C: sum of inverse numbers

Question

C: sum of inverse numbers

So, I want to solve an exercise in C or SML, but I just can't come up with an algorithm that does this. First, I will write an exercise, and then the problems that I have encountered so that you can help me a little.

THE EXERCISE

We define the inverse number of a natural number N as the natural number Nr, which is obtained by reading N from right to left, starting with the first non-zero digit. For example, if N = 4236, then Nr = 6324, and if N = 5400, then Nr = 45.
So, for any natural number G (1≤G≤10 ^ 100000) write a program in C that checks whether G can occur by the sum of the natural number N and its inverse Nr. If there is such a number, then the program should return it N. If not, then the program should return 0. The input number G will be transmitted through a txt file consisting of only 1 line.

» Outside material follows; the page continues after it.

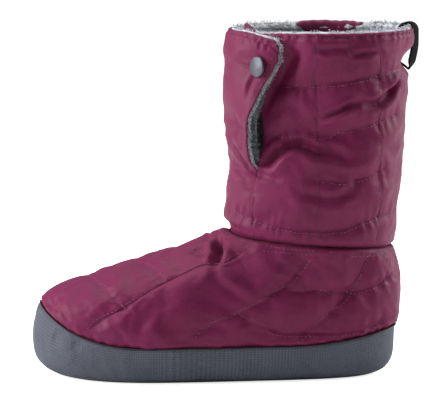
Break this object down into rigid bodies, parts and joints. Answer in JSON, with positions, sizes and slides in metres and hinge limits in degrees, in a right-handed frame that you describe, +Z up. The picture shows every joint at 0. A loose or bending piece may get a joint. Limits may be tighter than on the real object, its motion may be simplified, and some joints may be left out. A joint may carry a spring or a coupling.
{
  "type": "down bootie",
  "caption": "Tall quilted down bootie for the left foot: padded nylon foot and shaft, textile rand over a soft rubber sole, fleece inside, snapped side vent and webbing pull loop",
  "frame": {"origin": "on the floor plane under the sole, halfway along the sole's length and near the middle of its width", "axes": "+X from toe to heel, +Y towards the inner side of the left foot, +Z up"},
  "size_m": [0.2981, 0.1068, 0.271],
  "materials": {
    "rubber": "dull, moulded",
    "rand_canvas": "coated grid weave",
    "quilted_nylon": "satin, down filled",
    "fleece": "short pile",
    "snap_metal": "satin",
    "webbing": "woven tape"
  },
  "bodies": {
    "root": {"tread_pad": "rubber", "rand": "rand_canvas", "upper": "quilted_nylon", "shaft": "quilted_nylon", "insole": "fleece", "snap_cap": "snap_metal", "snap_back": "snap_metal", "pull_loop": "webbing"}
  },
  "joints": []
}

For example, using C, if number1.txt contains number 33, then the program with the instruction:

> ./sum_of_reverse number1.txt

may return, for example, 12, because 12 + 21 = 33 or 30, because 30 + 3 = 33. If number1.txt contains the number 42, then the program will return 0.

Now in ML, if number1.txt contains number 33, then the program with the instruction:

 sum_of_reverse "number1.txt";

he will return:

 val it = "12" : string

The program should work after about 10 seconds with a space limit: 256 MB

The problems i am facing

At first I tried to find patterns that contain numbers with this property. I learned that numbers like 11,22,33,44,888, or numbers like 1001, 40004, 330033, can easily be written as the sum of the inverse numbers. But then I found out that these numbers seem endless because of numbers, for example, 14443 = 7676 + 6767 or 115950 = 36987 + 78963.
Even if I try to include all of the above patterns in my algorithm, my program will not work after 10 seconds for very large numbers, because I will need to find the length of the specified number, which takes a lot of time.
Since the number will be transmitted via txt, in the case of a number with 999999 digits, I assume that I just can not pass the value of this integer to a variable. Same thing with the result. I assume that you are going to save it to txt first and then print it?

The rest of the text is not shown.